Wednesday, May 22, 2013

freedom



“The really important kind of freedom involves attention, and awareness, and discipline, and effort, and being able truly to care about other people and to sacrifice for them, over and over, in myriad petty little unsexy ways, every day.”

― David Foster Wallace, This Is Water

Tuesday, May 21, 2013

let no wind come


Let No Wind Come
by May Sarton 
You had found words for this and called it love:
But when your cheek lay against mine like one
Leaf on another leaf, it was not love;
And when I bent to you, it was not done
For love. From deeper in the rooted mind
There came as softly as a flowering tree
A light as petals falling on the blind—
I saw life grow and fold itself in me.
And now I have a body who had none,
And now I have a heart who had before
Only a moth’s wing lying at the bone,
Only a moth’s heart beating at the core.
It is not less than love that at your kiss
I saw a flower unfold—it is not less.


Monday, May 20, 2013

valuable in themselves




But I would like to go a little further still, and honor the possibility that the stories that poems come out of are valuable in themselves, so far as they are known. Those who are living and writing at a given time are not isolated poetry dispensers more or less equivalent to soft-drink machines, awaiting the small change of critical approval. We are, figuratively at least, members of a community, joined together by our stories. We are inevitably collaborators. We are never in any simple sense the authors of our own work. The body of work we make for ourselves in our time is only remotely a matter of literary history. The work we make is the work we are living by, and not in the hope of making literary history, but in the hope of using, correcting so far as we are able, and passing on the art of human life, of human flourishing, which includes the arts of reading and writing poetry.
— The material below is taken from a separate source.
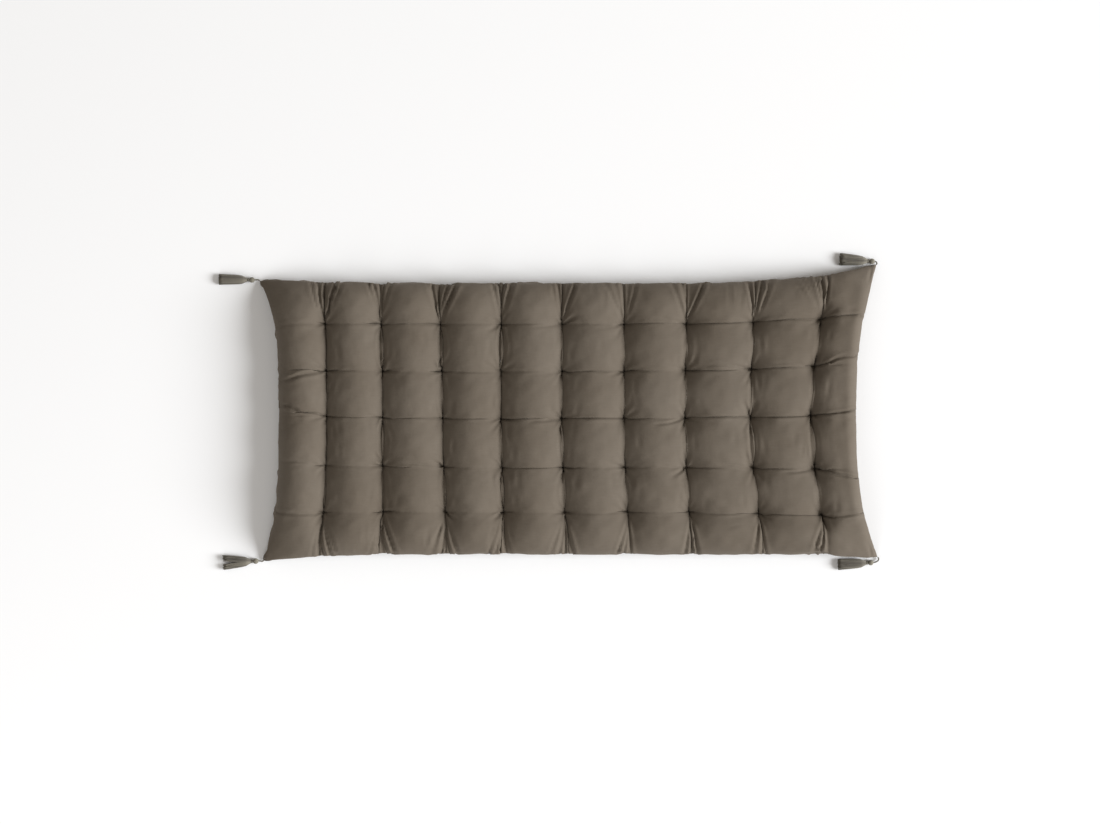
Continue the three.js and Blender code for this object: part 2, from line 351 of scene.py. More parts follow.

— Wendell Berry. "Sweetness Preserved," Imagination in Place


Sunday, May 19, 2013

flowers in the dooryards




We drove through valleys where human life had grown careless and halfhearted under the influence of the coal industry and its invariable ruination. We drove through other valleys spared so far the misfortune of coal, where the modest houses were painted and there were flowers in the dooryards and excellent vegetable gardens. 

— Wendell Berry, from "My Conversation with Gurney Norman", Imagination in Place


Saturday, May 18, 2013

19 abandon holiness





Abandon holiness, discard cleverness
and the people will benefit greatly. 
 
Eliminate philanthropy, put away morality
and the people will regain compassion. 

Forsake academic knowledge, relinquish propriety
and the people will lose their anxieties. 

Disavow cunning, renounce greed
and there will be no theft. 

These lessons are superficial, and could go on forever.
Even then they would still not be sufficient.
One need only rely upon this:

Manifest simplicity, like an undyed silk.
Hold to your natural state, like uncarved wood.
Cast off your ego, and curtail your desires.


— Lao Tzu, Tao Te Ching


Friday, May 17, 2013

take the present



Ode I.11
Horace (65-8 B.C.E.)

Leucon, no one’s allowed to know his fate,
Not you, not me: don’t ask, don’t hunt for answers
In tea leaves or palms. Be patient with whatever comes.
This could be our last winter, it could be many
More, pounding the Tuscan Sea on these rocks:
Do what you must, be wise, cut your vines
And forget about hope. Time goes running, even
As we talk. Take the present, the future’s no one’s affair.